What he’s talking about, if you connect the two passages, is their own arrogance, maybe not so unlike the Pharisee in the parable—keeping the children away from Jesus, as if they are not good enough or worthy enough for his time, touch, and blessing. Connecting the two passages, Christ may be saying that the children would never trust in their own efforts at righteousness. They can’t help but come just as they are to Jesus, without worry about their good works and worthiness. They would trust in God’s love and mercy for them.
Dear friends, this is the challenge of today’s reading. Our justification—our salvation—is not obtained by doing things! And this is hard for us to accept because we are constantly focused on the things we are doing and planning our lists of things we are going to do. Some of us may be making mental lists right now of things you need to do today—and you can’t help it! This is what you and I have been taught. We are a society that values doers; people who do things and get stuff done!
Let me say it another way. Our justification—our salvation—is not achieved at all—at least not by us. Justification comes through God’s reaching out in mercy to helpless sinners like us, redeeming us through God’s own work, the sacrifice of the Son. It is a free and gracious gift to be received with joy and gratitude because we know we have done nothing to deserve it. Just as the tax collector cries out, “God, be merciful to me, a sinner!’
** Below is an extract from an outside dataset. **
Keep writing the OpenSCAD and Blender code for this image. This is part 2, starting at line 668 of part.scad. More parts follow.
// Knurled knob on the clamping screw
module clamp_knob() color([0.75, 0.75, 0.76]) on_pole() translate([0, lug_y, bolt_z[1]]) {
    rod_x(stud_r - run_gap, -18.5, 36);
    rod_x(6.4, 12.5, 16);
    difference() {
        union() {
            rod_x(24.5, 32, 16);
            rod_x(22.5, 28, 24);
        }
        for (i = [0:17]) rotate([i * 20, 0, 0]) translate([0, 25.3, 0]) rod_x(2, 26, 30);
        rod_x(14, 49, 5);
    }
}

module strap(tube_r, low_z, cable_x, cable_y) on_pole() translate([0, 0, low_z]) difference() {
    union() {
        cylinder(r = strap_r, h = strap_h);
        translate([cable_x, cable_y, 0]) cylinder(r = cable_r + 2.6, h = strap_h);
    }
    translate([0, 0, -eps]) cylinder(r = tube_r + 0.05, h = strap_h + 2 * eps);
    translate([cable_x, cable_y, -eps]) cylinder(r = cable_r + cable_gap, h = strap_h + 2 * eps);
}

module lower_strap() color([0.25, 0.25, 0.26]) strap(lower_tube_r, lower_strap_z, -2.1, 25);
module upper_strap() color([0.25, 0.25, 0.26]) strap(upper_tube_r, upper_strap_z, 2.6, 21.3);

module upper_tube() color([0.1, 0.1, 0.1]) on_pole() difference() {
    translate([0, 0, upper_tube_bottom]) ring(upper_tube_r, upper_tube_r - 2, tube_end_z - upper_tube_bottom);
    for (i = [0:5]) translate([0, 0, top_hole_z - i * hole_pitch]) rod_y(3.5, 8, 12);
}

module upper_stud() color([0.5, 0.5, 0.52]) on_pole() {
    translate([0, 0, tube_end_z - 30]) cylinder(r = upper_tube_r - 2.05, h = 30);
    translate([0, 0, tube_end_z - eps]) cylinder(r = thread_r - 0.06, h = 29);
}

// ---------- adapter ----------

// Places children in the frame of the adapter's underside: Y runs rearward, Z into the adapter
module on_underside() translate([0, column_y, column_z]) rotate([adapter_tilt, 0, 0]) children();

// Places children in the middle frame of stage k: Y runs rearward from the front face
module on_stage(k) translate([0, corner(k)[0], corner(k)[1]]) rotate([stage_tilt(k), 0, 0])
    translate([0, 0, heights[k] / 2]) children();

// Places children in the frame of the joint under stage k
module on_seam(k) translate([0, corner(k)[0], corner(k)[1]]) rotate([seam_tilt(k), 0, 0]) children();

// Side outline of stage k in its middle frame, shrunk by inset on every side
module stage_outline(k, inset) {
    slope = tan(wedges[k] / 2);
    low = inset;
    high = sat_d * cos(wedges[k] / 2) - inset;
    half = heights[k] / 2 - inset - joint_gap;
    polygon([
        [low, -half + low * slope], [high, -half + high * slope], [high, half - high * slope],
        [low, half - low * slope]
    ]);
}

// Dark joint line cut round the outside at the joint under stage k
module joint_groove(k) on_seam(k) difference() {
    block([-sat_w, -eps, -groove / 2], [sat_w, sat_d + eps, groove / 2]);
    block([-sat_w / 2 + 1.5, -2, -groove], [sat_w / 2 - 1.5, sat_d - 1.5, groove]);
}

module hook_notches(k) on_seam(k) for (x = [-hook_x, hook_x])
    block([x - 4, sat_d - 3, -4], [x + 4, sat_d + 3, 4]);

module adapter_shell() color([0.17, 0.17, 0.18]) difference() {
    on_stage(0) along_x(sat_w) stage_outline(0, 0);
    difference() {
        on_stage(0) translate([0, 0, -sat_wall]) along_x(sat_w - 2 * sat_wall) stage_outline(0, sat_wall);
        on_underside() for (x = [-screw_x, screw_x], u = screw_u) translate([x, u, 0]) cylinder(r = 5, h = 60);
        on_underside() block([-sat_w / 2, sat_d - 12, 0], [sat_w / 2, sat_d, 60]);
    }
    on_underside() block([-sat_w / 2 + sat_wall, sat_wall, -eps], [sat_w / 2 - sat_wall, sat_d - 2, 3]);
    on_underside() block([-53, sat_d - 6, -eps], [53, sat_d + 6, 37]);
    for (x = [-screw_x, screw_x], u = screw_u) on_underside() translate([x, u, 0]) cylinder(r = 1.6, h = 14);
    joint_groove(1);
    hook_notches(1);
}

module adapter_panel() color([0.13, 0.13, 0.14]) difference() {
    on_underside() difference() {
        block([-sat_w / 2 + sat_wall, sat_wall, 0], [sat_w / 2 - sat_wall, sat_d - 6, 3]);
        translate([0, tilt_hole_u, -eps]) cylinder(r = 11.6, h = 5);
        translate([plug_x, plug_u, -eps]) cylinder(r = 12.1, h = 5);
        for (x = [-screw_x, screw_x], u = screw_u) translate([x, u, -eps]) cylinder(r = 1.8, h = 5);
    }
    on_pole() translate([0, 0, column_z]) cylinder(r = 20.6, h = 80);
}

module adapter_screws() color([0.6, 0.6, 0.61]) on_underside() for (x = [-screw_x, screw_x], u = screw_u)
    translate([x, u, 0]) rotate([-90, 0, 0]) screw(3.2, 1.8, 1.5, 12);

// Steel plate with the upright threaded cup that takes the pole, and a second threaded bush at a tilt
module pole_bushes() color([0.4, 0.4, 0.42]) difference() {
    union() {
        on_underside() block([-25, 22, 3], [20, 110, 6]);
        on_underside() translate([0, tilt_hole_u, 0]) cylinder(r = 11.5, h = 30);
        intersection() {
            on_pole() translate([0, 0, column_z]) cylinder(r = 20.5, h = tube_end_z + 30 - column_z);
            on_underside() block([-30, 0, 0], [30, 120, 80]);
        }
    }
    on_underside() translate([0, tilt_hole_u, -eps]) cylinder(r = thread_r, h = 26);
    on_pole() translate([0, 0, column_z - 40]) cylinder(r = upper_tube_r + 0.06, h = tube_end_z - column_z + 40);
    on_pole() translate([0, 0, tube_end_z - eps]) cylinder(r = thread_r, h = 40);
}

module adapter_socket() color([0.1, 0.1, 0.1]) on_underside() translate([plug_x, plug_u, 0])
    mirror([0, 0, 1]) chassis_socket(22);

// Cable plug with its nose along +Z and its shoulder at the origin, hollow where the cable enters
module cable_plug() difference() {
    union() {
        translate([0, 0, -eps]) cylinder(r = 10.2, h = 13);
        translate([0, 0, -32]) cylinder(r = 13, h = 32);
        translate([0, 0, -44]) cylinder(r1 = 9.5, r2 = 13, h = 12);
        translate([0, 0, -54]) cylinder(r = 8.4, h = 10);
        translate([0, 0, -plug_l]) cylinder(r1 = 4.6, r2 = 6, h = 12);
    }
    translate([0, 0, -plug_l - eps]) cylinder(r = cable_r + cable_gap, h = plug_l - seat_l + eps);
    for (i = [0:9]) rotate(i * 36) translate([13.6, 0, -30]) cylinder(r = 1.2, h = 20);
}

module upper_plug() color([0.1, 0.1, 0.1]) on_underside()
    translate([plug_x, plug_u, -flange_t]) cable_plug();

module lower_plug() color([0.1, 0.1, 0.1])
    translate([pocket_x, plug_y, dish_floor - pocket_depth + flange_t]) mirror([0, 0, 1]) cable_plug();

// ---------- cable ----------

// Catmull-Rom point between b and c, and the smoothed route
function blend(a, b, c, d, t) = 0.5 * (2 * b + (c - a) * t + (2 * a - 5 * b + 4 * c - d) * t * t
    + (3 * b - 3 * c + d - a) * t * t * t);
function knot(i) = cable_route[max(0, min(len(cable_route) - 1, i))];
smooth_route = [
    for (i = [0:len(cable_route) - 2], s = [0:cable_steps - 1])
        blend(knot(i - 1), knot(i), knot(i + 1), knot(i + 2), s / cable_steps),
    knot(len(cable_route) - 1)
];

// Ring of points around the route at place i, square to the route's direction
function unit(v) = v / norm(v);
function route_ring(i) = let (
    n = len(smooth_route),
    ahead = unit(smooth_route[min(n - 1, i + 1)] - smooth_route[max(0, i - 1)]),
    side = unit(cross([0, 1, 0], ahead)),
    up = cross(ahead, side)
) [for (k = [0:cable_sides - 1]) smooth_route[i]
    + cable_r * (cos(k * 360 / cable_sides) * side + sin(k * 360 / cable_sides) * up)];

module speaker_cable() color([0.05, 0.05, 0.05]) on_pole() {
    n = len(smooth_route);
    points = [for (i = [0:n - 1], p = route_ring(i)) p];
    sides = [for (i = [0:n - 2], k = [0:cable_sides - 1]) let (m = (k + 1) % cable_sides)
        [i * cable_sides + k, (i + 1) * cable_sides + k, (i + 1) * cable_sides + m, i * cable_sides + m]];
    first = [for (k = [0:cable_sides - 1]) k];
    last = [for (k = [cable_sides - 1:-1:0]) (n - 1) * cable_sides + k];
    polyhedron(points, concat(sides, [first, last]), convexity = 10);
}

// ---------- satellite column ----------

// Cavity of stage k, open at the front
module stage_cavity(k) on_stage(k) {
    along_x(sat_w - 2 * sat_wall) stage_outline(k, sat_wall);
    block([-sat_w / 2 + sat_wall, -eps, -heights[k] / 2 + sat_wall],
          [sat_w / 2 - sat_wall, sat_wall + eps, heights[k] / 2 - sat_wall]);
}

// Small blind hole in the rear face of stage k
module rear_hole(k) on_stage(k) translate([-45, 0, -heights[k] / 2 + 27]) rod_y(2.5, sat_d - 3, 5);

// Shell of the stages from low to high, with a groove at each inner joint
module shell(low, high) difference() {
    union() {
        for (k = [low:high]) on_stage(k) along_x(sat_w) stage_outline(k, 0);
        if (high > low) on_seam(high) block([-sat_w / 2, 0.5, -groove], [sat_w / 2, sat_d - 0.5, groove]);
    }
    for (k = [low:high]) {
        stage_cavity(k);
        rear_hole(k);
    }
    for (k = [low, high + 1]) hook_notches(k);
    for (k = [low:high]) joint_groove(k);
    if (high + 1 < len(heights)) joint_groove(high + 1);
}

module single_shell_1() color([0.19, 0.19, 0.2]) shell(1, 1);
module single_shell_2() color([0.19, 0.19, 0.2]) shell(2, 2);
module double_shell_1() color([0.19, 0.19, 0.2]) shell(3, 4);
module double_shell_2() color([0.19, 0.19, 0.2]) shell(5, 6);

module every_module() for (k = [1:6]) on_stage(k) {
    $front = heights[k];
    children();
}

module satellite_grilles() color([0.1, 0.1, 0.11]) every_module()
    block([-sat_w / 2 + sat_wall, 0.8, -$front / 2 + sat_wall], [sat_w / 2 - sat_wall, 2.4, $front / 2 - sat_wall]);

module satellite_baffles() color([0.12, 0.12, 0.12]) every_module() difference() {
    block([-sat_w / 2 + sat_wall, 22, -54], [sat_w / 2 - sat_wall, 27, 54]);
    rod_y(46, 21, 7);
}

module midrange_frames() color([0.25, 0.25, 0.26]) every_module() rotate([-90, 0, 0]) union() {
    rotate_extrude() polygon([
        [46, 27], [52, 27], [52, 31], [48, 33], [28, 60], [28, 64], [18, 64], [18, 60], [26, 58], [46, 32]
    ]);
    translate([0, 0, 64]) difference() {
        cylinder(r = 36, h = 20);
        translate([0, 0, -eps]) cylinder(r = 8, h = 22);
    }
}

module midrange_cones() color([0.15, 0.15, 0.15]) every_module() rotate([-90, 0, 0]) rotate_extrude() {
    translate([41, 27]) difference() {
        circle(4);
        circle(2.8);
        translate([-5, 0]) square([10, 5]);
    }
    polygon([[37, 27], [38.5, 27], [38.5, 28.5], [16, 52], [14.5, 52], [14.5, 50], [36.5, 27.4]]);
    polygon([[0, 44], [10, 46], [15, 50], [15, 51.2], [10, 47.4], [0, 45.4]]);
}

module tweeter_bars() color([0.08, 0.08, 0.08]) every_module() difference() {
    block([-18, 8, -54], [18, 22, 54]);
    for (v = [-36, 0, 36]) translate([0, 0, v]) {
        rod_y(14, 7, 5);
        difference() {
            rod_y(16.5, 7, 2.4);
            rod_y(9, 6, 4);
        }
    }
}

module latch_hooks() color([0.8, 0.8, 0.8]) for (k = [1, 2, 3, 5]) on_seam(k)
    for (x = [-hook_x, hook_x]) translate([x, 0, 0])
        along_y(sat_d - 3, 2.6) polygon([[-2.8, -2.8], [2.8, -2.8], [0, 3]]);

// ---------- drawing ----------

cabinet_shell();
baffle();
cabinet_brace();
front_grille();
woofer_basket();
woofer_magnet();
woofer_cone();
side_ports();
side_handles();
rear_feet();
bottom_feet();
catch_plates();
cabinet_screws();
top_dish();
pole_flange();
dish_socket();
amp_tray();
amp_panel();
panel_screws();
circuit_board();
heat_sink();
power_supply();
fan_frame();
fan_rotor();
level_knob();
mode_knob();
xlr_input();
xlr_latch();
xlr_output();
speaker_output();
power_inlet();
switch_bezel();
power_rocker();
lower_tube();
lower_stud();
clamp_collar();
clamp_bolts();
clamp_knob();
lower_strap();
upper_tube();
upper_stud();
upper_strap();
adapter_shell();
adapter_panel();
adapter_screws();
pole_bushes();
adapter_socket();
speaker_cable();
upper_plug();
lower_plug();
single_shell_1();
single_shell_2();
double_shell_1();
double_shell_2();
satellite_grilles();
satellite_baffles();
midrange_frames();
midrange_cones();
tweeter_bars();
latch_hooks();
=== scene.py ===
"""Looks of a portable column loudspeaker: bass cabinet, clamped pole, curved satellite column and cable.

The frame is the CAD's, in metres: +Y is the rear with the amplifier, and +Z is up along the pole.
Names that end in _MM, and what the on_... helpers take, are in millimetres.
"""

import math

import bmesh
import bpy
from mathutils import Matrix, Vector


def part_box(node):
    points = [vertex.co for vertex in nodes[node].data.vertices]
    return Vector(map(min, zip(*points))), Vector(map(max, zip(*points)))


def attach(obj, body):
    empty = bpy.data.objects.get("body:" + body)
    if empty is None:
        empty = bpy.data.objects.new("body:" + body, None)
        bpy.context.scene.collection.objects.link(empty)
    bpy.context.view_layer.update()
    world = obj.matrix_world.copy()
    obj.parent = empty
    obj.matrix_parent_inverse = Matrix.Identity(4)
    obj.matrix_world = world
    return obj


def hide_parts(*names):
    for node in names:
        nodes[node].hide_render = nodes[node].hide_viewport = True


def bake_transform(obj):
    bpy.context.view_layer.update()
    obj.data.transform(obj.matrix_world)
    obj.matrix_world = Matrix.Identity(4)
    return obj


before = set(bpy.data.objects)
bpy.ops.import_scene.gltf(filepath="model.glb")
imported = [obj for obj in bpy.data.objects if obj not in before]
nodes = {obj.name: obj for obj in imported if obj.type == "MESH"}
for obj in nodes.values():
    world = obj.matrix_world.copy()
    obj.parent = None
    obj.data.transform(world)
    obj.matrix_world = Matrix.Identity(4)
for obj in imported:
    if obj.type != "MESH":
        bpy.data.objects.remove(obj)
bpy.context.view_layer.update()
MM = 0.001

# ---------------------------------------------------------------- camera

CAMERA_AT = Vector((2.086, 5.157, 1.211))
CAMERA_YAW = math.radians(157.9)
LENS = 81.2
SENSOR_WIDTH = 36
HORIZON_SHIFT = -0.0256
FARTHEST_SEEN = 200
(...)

But the opposite can happen if we lose the proper focus for the work of ministry. We can lose our gratitude and start feeling resentful if we are pouring ourselves into the work of the church. I have seen this happen to good people, and it makes me sad. It’s hard not to look around and compare ourselves to others who might not seem to be working as much or giving of themselves at the same level we are giving. In that way, we may be tempted to be judgmental like the Pharisee in the parable.
If we begin to feel this way, there are questions we can ask ourselves to keep us on the right step in our faith journeys, such as, “Who are we doing the work for?” And, “Why are we doing it?” And, “Is it the work God is calling us to do at this time?” Because there are many good things we can be doing for God, but we cannot do every good thing. And God doesn’t want us to do every good thing we can think of doing.
We can, in our own enthusiasm to serve the Lord and the Church we love, take on too much and become overwhelmed and unhappy. The work God is calling us to do usually leads to peace, even if it makes us tired and takes us out of our comfort zone, every now and then. Does the work of ministry we are doing lead us to act in more loving and generous ways to others? Does the work we do for God lead us to feel nearer to the heart of God? Are we growing in our prayer life? Are we growing in faith?
And the comparisons can go wrong the other way, too. We might be in a season of our lives where we can’t get around as easily as we used to. We aren’t able to do the volunteering we used to do. We might not be able to get to worship every Sunday because of our health struggles—or because we are no longer driving and have to rely on others for transportation. We might feel bad about ourselves, comparing ourselves to others – or to the level of giving and participation we used to be able to do.
This isn’t God’s will for us. For our God doesn’t condemn us for what we do or fail to do.
The Lord wants to be in loving relationship with us—and for us to love one another, too.
So, come to the Lord with a humble heart, like the tax collector. Seek God’s mercy, without looking around or comparing yourself or your life to another.
Come as you are, today, trusting not in your own righteousness, not in anything you have done or what you plan to do, but in the righteousness that is a free gift to the humble and merciful from a gracious and loving Lord.
For you and for me and for everyone who believes.
Come like a child, knowing that Christ welcomes you into his embrace and will never shoo you away. For it is to such as these that the kingdom of God belongs!
Let us pray.
Holy One, thank you for all you have done for us and especially for the free gift of salvation by grace through faith in Jesus Christ. We forget sometimes that the good works we do are done with and for you and for the sake of growing your kingdom. Forgive us when we become so focused on what we are doing that we begin to rely on our own righteousness and lose our sense of gratitude for all you have done and for your love. Keep us from feelings of resentment or comparisons to others, unless we are seeking to be more like Jesus. Help us to remember your grace and mercy for sinners—and your desire to be in loving relationship with us, most of all. Teach us to humbly pray, to come to you with the trust of children, for to such as these your kingdom belongs. In Christ we pray. Amen.